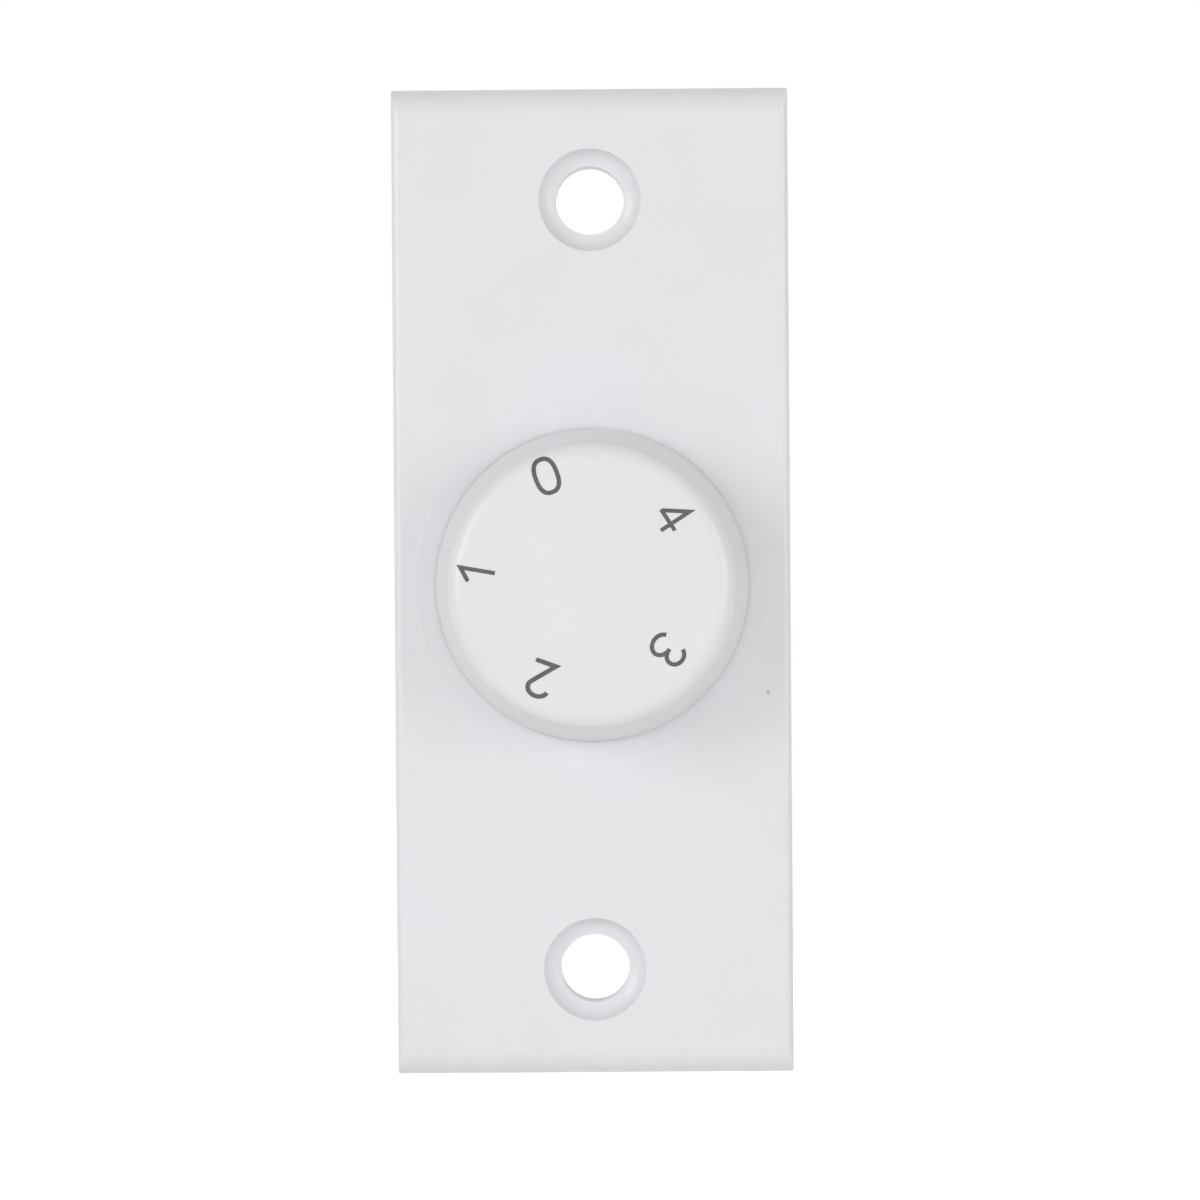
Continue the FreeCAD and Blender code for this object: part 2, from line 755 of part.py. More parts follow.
def switch_rivets():
    """Four rivets that hold the bush plate on the case."""
    head_y = pad_y - rivet_head_height
    tail_y = case_back_y - rivet_head_height - seat_fit
    end_y = tail_y + rivet_head_height
    flat_r = rivet_head_r - rivet_head_chamfer
    rivets = []
    for x, z in corners_of(rivet_offset, rivet_offset):
        rivet = turned([
            (0, head_y),
            (flat_r, head_y),
            (rivet_head_r, head_y + rivet_head_chamfer),
            (rivet_head_r, pad_y),
            (rivet_r, pad_y),
            (rivet_r, tail_y),
            (rivet_head_r, tail_y),
            (rivet_head_r, end_y - rivet_head_chamfer),
            (flat_r, end_y),
            (0, end_y),
        ])
        rivet.translate(V(x, 0, z))
        rivets.append(rivet)
    return Part.makeCompound(rivets)


def circuit_board():
    """Board with slots for the contacts' tails and holes for leads and pins."""
    board = slab(board_width, board_height, board_corner, case_back_y, board_back_y)
    holes = tail_slots()
    lead_places = [
        (capacitor_lead_x, capacitor_1_z),
        (capacitor_lead_x, capacitor_2_z),
        (resistor_lead_x, resistor_1_z),
        (resistor_lead_x, resistor_2_z),
    ]
    for side in (-1, 1):
        for x, z in lead_places:
            hole = rod(lead_r + pin_fit, case_back_y - over, board_back_y + over, side * x, z)
            holes.append(hole)
        x = side * pole_offset
        hole = rod(terminal_pin_r + pin_fit, case_back_y - over, board_back_y + over, x, block_z)
        holes.append(hole)
    return board.cut(holes)


def speed_capacitor(z):
    """Boxed film capacitor on four feet, with two leads through the board."""
    half_x, half_z = capacitor_length / 2, capacitor_thick / 2
    body = box(-half_x, half_x, capacitor_y, capacitor_back_y, z - half_z, z + half_z)
    back_edge_y = capacitor_y + capacitor_edge
    body = round_edges(body, capacitor_edge, lambda edge: edge.BoundBox.YMax > back_edge_y)
    half_foot = capacitor_foot_side / 2
    foot_x = half_x - capacitor_edge - half_foot
    foot_z = half_z - capacitor_edge - half_foot
    extras = []
    for x, rise in corners_of(foot_x, foot_z):
        foot = box(-half_foot, half_foot, board_back_y, capacitor_y, -half_foot, half_foot)
        foot.translate(V(x, 0, z + rise))
        extras.append(foot)
    for side in (-1, 1):
        x = side * capacitor_lead_x
        extras.append(rod(lead_r, case_back_y - lead_beyond_board, capacitor_y, x, z))
    return body.multiFuse(extras)


def bleed_resistor(z):
    """Resistor with swollen ends, lying over the board on its two bent leads."""
    axis_y = board_back_y + resistor_end_r + seat_fit
    half = resistor_length / 2
    neck = half - resistor_end_length
    end_r = resistor_end_r - resistor_end_chamfer
    body = turned([
        (0, -half),
        (end_r, -half),
        (resistor_end_r, -half + resistor_end_chamfer),
        (resistor_end_r, -neck - resistor_end_chamfer),
        (resistor_r, -neck),
        (resistor_r, neck),
        (resistor_end_r, neck + resistor_end_chamfer),
        (resistor_end_r, half - resistor_end_chamfer),
        (end_r, half),
        (0, half),
    ])
    body.rotate(V(0, 0, 0), V(0, 0, 1), 90)
    body.translate(V(0, axis_y, z))
    return body.multiFuse([resistor_lead(side, axis_y, z) for side in (-1, 1)])


def resistor_lead(side, axis_y, z):
    """One lead: out of the end cap, over its bend and down through the board."""
    x = side * resistor_lead_x
    start = V(side * (resistor_length / 2 - resistor_end_length / 2), axis_y, z)
    path = Part.makePolygon([
        start,
        V(x - side * resistor_bend, axis_y, z),
        V(x, axis_y - resistor_bend, z),
        V(x, case_back_y - lead_beyond_board, z),
    ])
    section = Part.Wire(Part.makeCircle(lead_r, start, V(side, 0, 0)))
    return path.makePipeShell([section], True, False, 1)


def terminal_block():
    """Moulded block with a pocket, a wire mouth and a screw well for each of its two poles."""
    half = block_width / 2
    block = box(-half, half, board_back_y, block_back_y, block_bottom_z, block_top_z)
    block = round_edges(block, block_edge, lambda edge: edge.BoundBox.YMin > clamp_y)
    cuts = []
    for side in (-1, 1):
        x = side * pole_offset
        half_pocket = clamp_width / 2 + pin_fit
        pocket = box(x - half_pocket, x + half_pocket, clamp_y - pin_fit, clamp_back_y + pin_fit,
                     clamp_bottom_z - pin_fit, block_top_z + over)
        cuts.append(pocket)
        cuts.append(upright(wire_mouth_r, block_bottom_z - over, clamp_bottom_z, x, wire_y))
        well_r = terminal_head_r + seat_fit
        cuts.append(rod(well_r, clamp_back_y, block_back_y + over, x, clamp_middle_z))
        cuts.append(rod(terminal_pin_r + pin_fit, board_back_y - over, clamp_y, x, block_z))
    return block.cut(cuts)


def terminal_clamp(side):
    """Brass clamp with a bore for the wire, a tapped hole for its screw and a solder pin."""
    x = side * pole_offset
    half = clamp_width / 2
    clamp = box(x - half, x + half, clamp_y, clamp_back_y, clamp_bottom_z, clamp_top_z)
    pin = rod(terminal_pin_r, case_back_y - lead_beyond_board, clamp_y, x, block_z)
    cuts = [
        upright(wire_bore_r, clamp_bottom_z - over, clamp_top_z + over, x, wire_y),
        rod(terminal_screw_r + turning_fit, wire_y, clamp_back_y + over, x, clamp_middle_z),
    ]
    return clamp.fuse(pin).cut(cuts)


def slotted_screw(shank_r, head_r, head_height, tip_y, seat_y):
    """Screw along the axis with its head to the rear and a driver slot across it."""
    head_y = seat_y + head_height
    tip_r = shank_r * screw_tip_share
    screw = turned([
        (0, tip_y),
        (tip_r, tip_y),
        (shank_r, tip_y + shank_r - tip_r),
        (shank_r, seat_y),
        (head_r, seat_y),
        (head_r, head_y - screw_head_chamfer),
        (head_r - screw_head_chamfer, head_y),
        (0, head_y),
    ])
    slot = box(-head_r, head_r, head_y - slot_depth, head_y + over, -slot_width / 2, slot_width / 2)
    return screw.cut(slot)


def terminal_screws():
    """The two clamp screws, backed out as far as the edge of the wire bore."""
    seat_y = block_back_y - terminal_head_drop - terminal_head_height
    tip_y = wire_y + wire_bore_r
    screws = []
    for side in (-1, 1):
        screw = slotted_screw(terminal_screw_r, terminal_head_r, terminal_head_height, tip_y, seat_y)
        screw.translate(V(side * pole_offset, 0, clamp_middle_z))
        screws.append(screw)
    return Part.makeCompound(screws)


def rear_housing():
    """Drafted moulded housing with lugs, board ribs, wire entries and screwdriver holes."""
    back_width = housing_width - 2 * housing_taper
    back_height = housing_height - 2 * housing_taper
    back_corner = housing_corner - housing_taper
    outer = Part.makeLoft([
        rounded_rectangle(housing_width, housing_height, housing_corner, inner_y),
        rounded_rectangle(back_width, back_height, back_corner, housing_back_y),
    ], True)
    outer = round_edges(outer, housing_rear_round,
                        lambda edge: edge.BoundBox.YMin > housing_floor_y)
    wall = 2 * housing_wall
    inner = Part.makeLoft([
        rounded_rectangle(housing_width - wall, housing_height - wall,
                          housing_corner - housing_wall, inner_y),
        rounded_rectangle(back_width - wall, back_height - wall,
                          back_corner - housing_wall, housing_floor_y),
    ], True)
    lugs = []
    for x, z in corners_of(lug_offset_x, lug_offset_z):
        root_z = math.copysign(housing_height / 2 - housing_wall / 2, z)
        z0, z1 = sorted((root_z, z))
        lugs.append(rod(lug_r, lug_front_y, lug_back_y, x, z))
        lugs.append(box(x - lug_r, x + lug_r, lug_front_y, lug_back_y, z0, z1))
    shell = outer.multiFuse(lugs).cut(inner)
    ribs = Part.makeCompound(board_ribs()).common(inner)
    housing = shell.multiFuse(ribs.Solids)
    cuts = []
    for x, z in corners_of(lug_offset_x, lug_offset_z):
        cuts.append(rod(screw_r + seat_fit, lug_front_y - over, lug_back_y + over, x, z))
    for side in (-1, 1):
        x = side * pole_offset
        hole = rod(driver_hole_r, housing_floor_y - over, housing_back_y + over, x, clamp_middle_z)
        cuts.append(hole)
        bottom_z = -housing_height / 2
        cuts.append(upright(wire_hole_r, bottom_z - over, bottom_z + 2 * housing_wall, x, wire_y))
    return housing.cut(cuts)


def board_ribs():
    """Ribs on the inner walls whose front ends hold the board against the switch case."""
    half_rib = rib_thick / 2
    outer_x, outer_z = housing_width / 2, housing_height / 2
    side_x = outer_x - housing_wall - rib_reach
    end_z = outer_z - housing_wall - rib_reach
    ribs = []
    for z in (capacitor_top_z + side_rib_gap, capacitor_bottom_z - side_rib_gap):
        for x0, x1 in ((-outer_x, -side_x), (side_x, outer_x)):
            ribs.append(box(x0, x1, board_back_y, housing_back_y, z - half_rib, z + half_rib))
    for x in (-end_rib_offset, end_rib_offset):
        for z0, z1 in ((-outer_z, -end_z), (end_z, outer_z)):
            ribs.append(box(x - half_rib, x + half_rib, board_back_y, housing_back_y, z0, z1))
    return ribs


def housing_screws():
    """Four self-tapping screws through the housing's lugs into the plate's bosses."""
    screws = []
    for x, z in corners_of(lug_offset_x, lug_offset_z):
        screw = slotted_screw(screw_r, screw_head_r, screw_head_height, screw_tip_y, lug_back_y)
        screw.translate(V(x, 0, z))
        screws.append(screw)
    return Part.makeCompound(screws)


def all_parts():
    """Every piece of the switch by the name of its node."""
    parts = {
        "wall_plate": wall_plate(),
        "control_knob": control_knob(),
        "knob_spring": knob_spring(),
        "switch_spindle": switch_spindle(),
        "spindle_clip": spindle_clip(),
        "bush_plate": bush_plate(),
        "fixing_nut": fixing_nut(),
        "lock_washer": lock_washer(),
        "switch_case": switch_case(),
        "switch_rotor": switch_rotor(),
        "detent_spring": detent_spring(),
        "wiper_contact": wiper_contact(),
        "common_contact": common_contact(),
        "switch_rivets": switch_rivets(),
        "circuit_board": circuit_board(),
        "speed_capacitor_1": speed_capacitor(capacitor_1_z),
        "speed_capacitor_2": speed_capacitor(capacitor_2_z),
        "bleed_resistor_1": bleed_resistor(resistor_1_z),
        "bleed_resistor_2": bleed_resistor(resistor_2_z),
        "terminal_block": terminal_block(),
        "terminal_clamp_1": terminal_clamp(-1),
        "terminal_clamp_2": terminal_clamp(1),
        "terminal_screws": terminal_screws(),
        "rear_housing": rear_housing(),
        "housing_screws": housing_screws(),
    }
    for speed, (angle, x, z) in enumerate(contact_places(), start=1):
        parts[f"speed_contact_{speed}"] = speed_contact(angle, x, z)
    return parts


os.makedirs("parts", exist_ok=True)
for name, shape in all_parts().items():
    shape.exportStep(f"parts/{name}.step")
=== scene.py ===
import math

import bpy
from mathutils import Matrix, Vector


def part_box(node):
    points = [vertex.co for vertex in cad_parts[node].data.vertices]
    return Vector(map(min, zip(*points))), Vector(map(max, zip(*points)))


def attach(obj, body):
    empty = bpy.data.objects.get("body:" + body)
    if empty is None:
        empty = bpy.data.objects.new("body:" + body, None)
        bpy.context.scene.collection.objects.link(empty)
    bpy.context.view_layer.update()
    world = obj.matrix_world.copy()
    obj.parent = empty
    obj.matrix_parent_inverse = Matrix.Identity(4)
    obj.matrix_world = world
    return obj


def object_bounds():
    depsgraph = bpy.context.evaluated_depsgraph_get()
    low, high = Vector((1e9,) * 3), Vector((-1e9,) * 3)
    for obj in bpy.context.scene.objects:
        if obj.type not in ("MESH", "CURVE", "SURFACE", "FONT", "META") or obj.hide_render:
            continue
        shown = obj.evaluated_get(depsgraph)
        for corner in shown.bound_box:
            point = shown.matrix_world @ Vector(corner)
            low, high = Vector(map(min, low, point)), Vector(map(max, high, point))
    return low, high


# Looks of a rotary fan speed switch on a narrow wall plate.
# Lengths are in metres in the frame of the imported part: X right, Z up, Y into the wall.

MM = 0.001

# Printed numbers on the knob: the ring that they stand on is off the middle, and each number has
# its own angle round that ring and its own tilt, anticlockwise in degrees. Each has its share of
# the usual stroke width, as some are printed with more ink than others
ink_width = 0.47 * MM
ink_shares = (1.0, 0.94, 1.04, 0.96, 0.92)
ink_height = 0.03 * MM
ink_sink = 0.01 * MM
stroke_step = 0.003 * MM
number_height = 4.18 * MM
number_width = 2.83 * MM
print_radius = 11.76 * MM
print_shift_x = -0.72 * MM
print_shift_z = 0.77 * MM
number_angles = (20, 87, 156, 229, 305)
number_tilts = (0, -7, 4, 3, -2)
oval_power = 2.5
arc_points = 32
same_point = 1e-6

# The ink is cut into steps fine enough to follow the knob, and projected from a little ahead of it
wrap_step = 0.35 * MM
wrap_start = 2 * MM
facing_viewer = -0.9

# Camera, fitted to the corners, the holes and the knob in the photo
camera_x = 5.52 * MM
camera_y = -600.0 * MM
camera_z = 6.41 * MM
camera_tilt = -0.779
camera_turn = 0.448
camera_roll = 0.428
camera_lens_mm = 163.16
camera_sensor_mm = 36.0

# Floor, room and softboxes: a key to the left, a weaker fill to the right and a little from ahead
floor_size = 8.0
floor_drop = 300 * MM
floor_glow = 0.72
floor_colour = "#F2F2F2"
room_level = 0.49
softbox_size = 0.5
softbox_distance = 0.9
softboxes = {
    "key": (-50, 14, 2.63),
    "fill": (50, 6, 1.87),
    "front": (0, 0, 0.58),
}

# Dirt speck on the plate, where the photo has it
speck_x = 19.1 * MM
speck_z = -11.9 * MM
speck_r = 0.32 * MM
speck_core = 0.3
speck_strength = 0.5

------

Start with the line that holds "for speed, (angle, x, z)" and finish with the line that holds "obj.matrix_world = world". Transcribe each line in between exactly, and those two as well.

= THE ANSWER =
    for speed, (angle, x, z) in enumerate(contact_places(), start=1):
        parts[f"speed_contact_{speed}"] = speed_contact(angle, x, z)
    return parts


os.makedirs("parts", exist_ok=True)
for name, shape in all_parts().items():
    shape.exportStep(f"parts/{name}.step")
=== scene.py ===
import math

import bpy
from mathutils import Matrix, Vector


def part_box(node):
    points = [vertex.co for vertex in cad_parts[node].data.vertices]
    return Vector(map(min, zip(*points))), Vector(map(max, zip(*points)))


def attach(obj, body):
    empty = bpy.data.objects.get("body:" + body)
    if empty is None:
        empty = bpy.data.objects.new("body:" + body, None)
        bpy.context.scene.collection.objects.link(empty)
    bpy.context.view_layer.update()
    world = obj.matrix_world.copy()
    obj.parent = empty
    obj.matrix_parent_inverse = Matrix.Identity(4)
    obj.matrix_world = world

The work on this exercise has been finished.